Rows from a 3D modeling dataset

.....

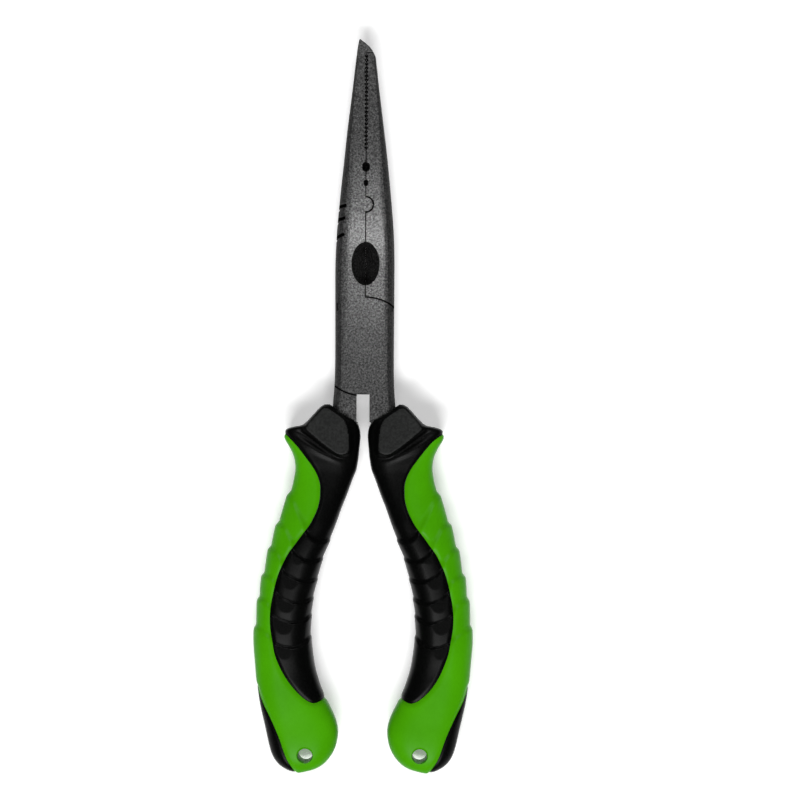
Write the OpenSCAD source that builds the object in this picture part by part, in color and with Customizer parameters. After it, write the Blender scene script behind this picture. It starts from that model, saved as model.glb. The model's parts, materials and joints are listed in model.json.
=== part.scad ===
// Long-nose fishing pliers with a lap joint, moulded two-part grips,
// a finger guard and a lanyard hole in each handle.
// Lying flat: +Z up, jaws towards +Y, origin under the middle of the outline.

/* [Head] */
// Distance from the pivot to the jaw tips
jaw_reach = 92.1; // [91.9:0.1:92.3]
// Thickness of the head at the pivot
head_t = 10; // [9:0.5:11]
// Thickness of the jaws at their tips
tip_t = 4.2; // [3.6:0.1:5]
// Gap between the closed jaws
jaw_gap = 0.16; // [0.1:0.02:0.3]
// Sideways place of the line where the jaws meet
split_x = 0.2; // [0:0.05:0.4]

/* [Teeth] */
// Number of tooth gaps along the nose
tooth_count = 24; // [8:1:24]
// Distance from one tooth gap to the next
tooth_pitch = 1.21; // [1:0.01:1.21]
// Depth of each tooth gap in one jaw
tooth_depth = 0.42; // [0.2:0.02:0.5]

/* [Cutter and crimps] */
// Half width of the oval hollow over the cutting edges
oval_w = 4.3; // [3.5:0.1:4.6]
// Half length of the oval hollow over the cutting edges
oval_l = 6.55; // [5.5:0.05:7]
// Radius of the crimping bump on the left jaw
crimp_r = 2.05; // [1.6:0.05:2.3]
// Width of the gap around the crimping bump
crimp_gap = 0.35; // [0.25:0.05:0.5]

/* [Pivot] */
// Radius of the rivet shank
rivet_r = 3.5; // [3:0.1:4]
// Radius of the flush rivet heads
rivet_head_r = 5.7; // [5:0.1:6.4]
// Depth of each countersunk rivet head
rivet_head_d = 1.8; // [1.2:0.1:2.2]
// Running clearance around the rivet in the front lever
rivet_clear = 0.05; // [0.03:0.01:0.1]
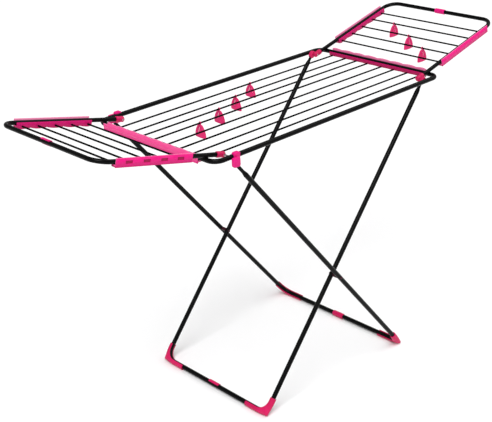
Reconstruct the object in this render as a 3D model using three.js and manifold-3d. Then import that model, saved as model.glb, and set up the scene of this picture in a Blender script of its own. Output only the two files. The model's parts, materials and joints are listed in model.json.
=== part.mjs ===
// Folding clothes airer: a wire rack on crossed legs, with two wings that rest tilted on its end rails.
// Millimetres. X runs along the rack, Y across it, Z up; the floor is z = 0 and the rack is centred on X and Y.
import * as THREE from "three";
import { mergeVertices } from "three/addons/utils/BufferGeometryUtils.js";
import Module from "manifold-3d";

const wasm = await Module();
wasm.setup();

// Rack
const rackLength = 972; // between the centres of the end rails
const rackWidth = 520; // between the centres of the side rails
const railHeight = 907; // floor to the centre of the rails
const railRadius = 7;
const rackCorner = 30;
const wireRadius = 2.5;
const wireMargin = 69; // side rail centre to the outermost wire
const rackWires = [1, 0.69, 0.43, 0.17, -0.15, -0.43, -0.73, -1]; // places across the wired half-width
const clearance = 0.4;

// Wings
const wingRadius = 6.5;
const wingWidth = 450; // between the centres of the two arms
const wingReach = 420; // hinge axis to the centre of the outer bar
const wingCorner = 45;
const hingeInset = 57; // end rail centre to the hinge axis
const wingWires = [68.5, 120.5, 178.5, 234.5, 291.5]; // distances in from the outer bar
const combStart = 50; // outer bar to the comb
const combMargin = 14; // last wire to the end of the comb
const capRadius = 9;
const capLength = 30;
const hingePinRadius = 3;

// Combs that hold the wire ends
const combWall = 1.7;
const fitGap = 0.3; // between a moulding and the tube it sits on
const combRise = 4; // outer wall above the tube
const combDrop = 5.6; // floor below the wires
const combFlangeTop = 2; // inner flange's top edge from the tube's centre
const lobeDrop = 4;

// Legs
const legRadius = 7.25;
const footHeight = 11; // floor to the centre of a foot bar
const legAWidth = 550;
const legBWidth = 484;
const legAFootX = 281;
const legBFootX = -326;
const legATopInset = 47; // end rail centre to where the leg's axis meets the height of the rails
const legCorner = 40;
const shoeRadius = 11.4;
const shoeUp = 52;
const shoeAlong = 90;
const sleeveLength = 46;
const wingSleeveLength = 40;
const rivetRadius = 2.5;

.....

■ Directive
Copy all data exactly, start to finish.

■ Response to this task
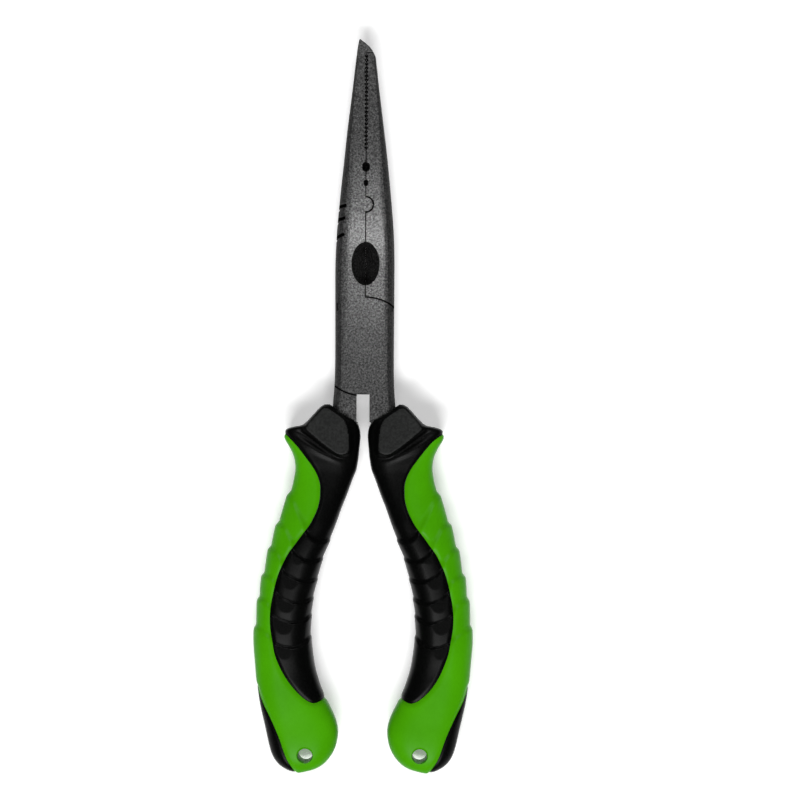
Write the OpenSCAD source that builds the object in this picture part by part, in color and with Customizer parameters. After it, write the Blender scene script behind this picture. It starts from that model, saved as model.glb. The model's parts, materials and joints are listed in model.json.
=== part.scad ===
// Long-nose fishing pliers with a lap joint, moulded two-part grips,
// a finger guard and a lanyard hole in each handle.
// Lying flat: +Z up, jaws towards +Y, origin under the middle of the outline.

/* [Head] */
// Distance from the pivot to the jaw tips
jaw_reach = 92.1; // [91.9:0.1:92.3]
// Thickness of the head at the pivot
head_t = 10; // [9:0.5:11]
// Thickness of the jaws at their tips
tip_t = 4.2; // [3.6:0.1:5]
// Gap between the closed jaws
jaw_gap = 0.16; // [0.1:0.02:0.3]
// Sideways place of the line where the jaws meet
split_x = 0.2; // [0:0.05:0.4]

/* [Teeth] */
// Number of tooth gaps along the nose
tooth_count = 24; // [8:1:24]
// Distance from one tooth gap to the next
tooth_pitch = 1.21; // [1:0.01:1.21]
// Depth of each tooth gap in one jaw
tooth_depth = 0.42; // [0.2:0.02:0.5]

/* [Cutter and crimps] */
// Half width of the oval hollow over the cutting edges
oval_w = 4.3; // [3.5:0.1:4.6]
// Half length of the oval hollow over the cutting edges
oval_l = 6.55; // [5.5:0.05:7]
// Radius of the crimping bump on the left jaw
crimp_r = 2.05; // [1.6:0.05:2.3]
// Width of the gap around the crimping bump
crimp_gap = 0.35; // [0.25:0.05:0.5]

/* [Pivot] */
// Radius of the rivet shank
rivet_r = 3.5; // [3:0.1:4]
// Radius of the flush rivet heads
rivet_head_r = 5.7; // [5:0.1:6.4]
// Depth of each countersunk rivet head
rivet_head_d = 1.8; // [1.2:0.1:2.2]
// Running clearance around the rivet in the front lever
rivet_clear = 0.05; // [0.03:0.01:0.1]
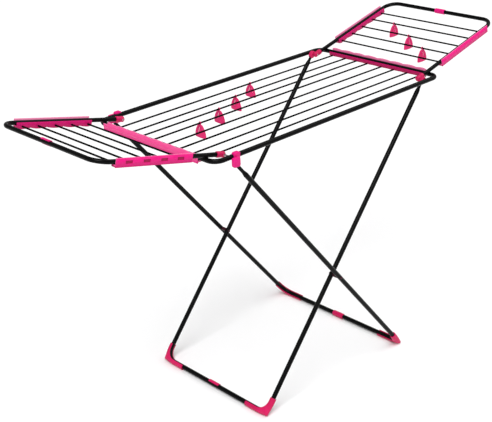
Reconstruct the object in this render as a 3D model using three.js and manifold-3d. Then import that model, saved as model.glb, and set up the scene of this picture in a Blender script of its own. Output only the two files. The model's parts, materials and joints are listed in model.json.
=== part.mjs ===
// Folding clothes airer: a wire rack on crossed legs, with two wings that rest tilted on its end rails.
// Millimetres. X runs along the rack, Y across it, Z up; the floor is z = 0 and the rack is centred on X and Y.
import * as THREE from "three";
import { mergeVertices } from "three/addons/utils/BufferGeometryUtils.js";
import Module from "manifold-3d";

const wasm = await Module();
wasm.setup();

// Rack
const rackLength = 972; // between the centres of the end rails
const rackWidth = 520; // between the centres of the side rails
const railHeight = 907; // floor to the centre of the rails
const railRadius = 7;
const rackCorner = 30;
const wireRadius = 2.5;
const wireMargin = 69; // side rail centre to the outermost wire
const rackWires = [1, 0.69, 0.43, 0.17, -0.15, -0.43, -0.73, -1]; // places across the wired half-width
const clearance = 0.4;

// Wings
const wingRadius = 6.5;
const wingWidth = 450; // between the centres of the two arms
const wingReach = 420; // hinge axis to the centre of the outer bar
const wingCorner = 45;
const hingeInset = 57; // end rail centre to the hinge axis
const wingWires = [68.5, 120.5, 178.5, 234.5, 291.5]; // distances in from the outer bar
const combStart = 50; // outer bar to the comb
const combMargin = 14; // last wire to the end of the comb
const capRadius = 9;
const capLength = 30;
const hingePinRadius = 3;

// Combs that hold the wire ends
const combWall = 1.7;
const fitGap = 0.3; // between a moulding and the tube it sits on
const combRise = 4; // outer wall above the tube
const combDrop = 5.6; // floor below the wires
const combFlangeTop = 2; // inner flange's top edge from the tube's centre
const lobeDrop = 4;

// Legs
const legRadius = 7.25;
const footHeight = 11; // floor to the centre of a foot bar
const legAWidth = 550;
const legBWidth = 484;
const legAFootX = 281;
const legBFootX = -326;
const legATopInset = 47; // end rail centre to where the leg's axis meets the height of the rails
const legCorner = 40;
const shoeRadius = 11.4;
const shoeUp = 52;
const shoeAlong = 90;
const sleeveLength = 46;
const wingSleeveLength = 40;
const rivetRadius = 2.5;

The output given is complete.